Benini values this artistic interaction as well, finding in it a new source of inspiration. He says that his arrival in the Lone Star State was “the beginning of a playful mood I never had before. Texas has given me the freedom to let go.” This freedom has manifested in the changing style of his color-saturated paintings, hundreds of which are on display in his vast studio gallery, and has induced him to try his hand at a few sculptures of his own. “There are some whimsical things on the ranch, and they usually have my name on them,” he confesses. In one such work, Ubiquitous: Rosso, fused wagon wheels merge into a twelve-foot-tall red cube, set precariously on end. In another, titled Five Bucks, One Blue, a herd of life-size cast-aluminum deer (one painted royal  blue) hovers an inch above the earth, suspended from the twisting branches of a live oak. The faux deer once stood directly on the ground, but real bucks, mistaking them for intruding rivals, repeatedly knocked them over.

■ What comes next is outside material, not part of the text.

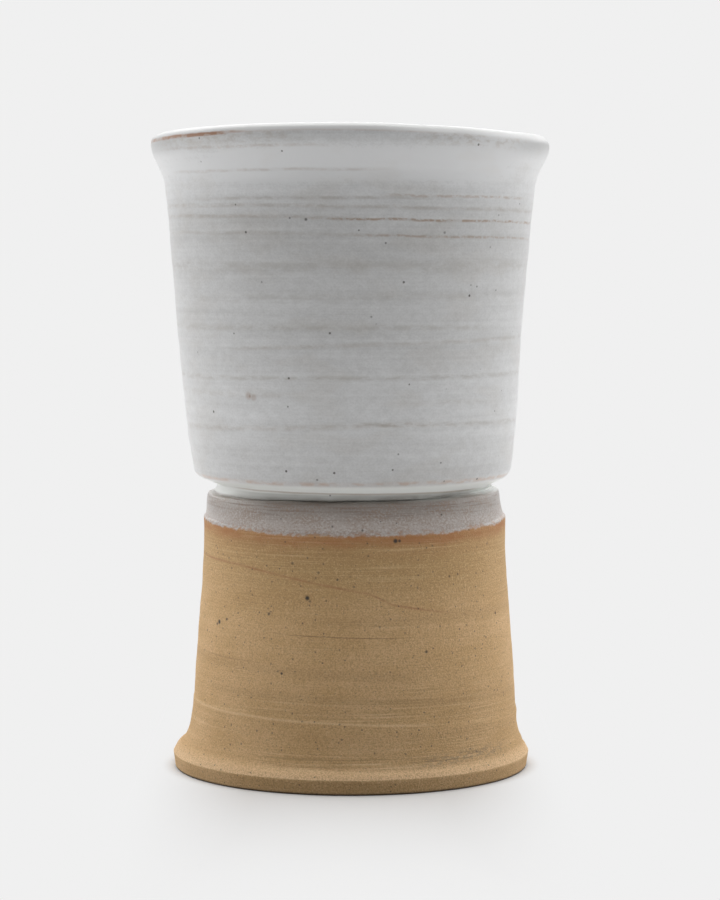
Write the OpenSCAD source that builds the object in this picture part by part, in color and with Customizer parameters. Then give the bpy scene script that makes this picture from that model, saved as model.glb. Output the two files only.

The Hill Country environment may not be easy on art, but it is an environment that seems to put people at ease. According to Bettye Hamblen Turner, “I think being out of the city is a little more comfortable for people who don’t go to museums and galleries. You will never meet a sniff of condescension or hint of derision at the Beninis. It’s less intimidating.” Benini verifies this observation, saying of his visitors: “A lot of people have never set foot in a gallery or museum. They are discovering a new world.” The Beninis may have lost their privacy at the Sculpture Ranch, but they have gained a community of enthusiastic artists and a legion of curious visitors whose surprise and pleasure upon encountering art in this unexpected locale make all the effort worthwhile. “That’s our reward,” affirms Lorraine Benini, “to know people enjoy it.”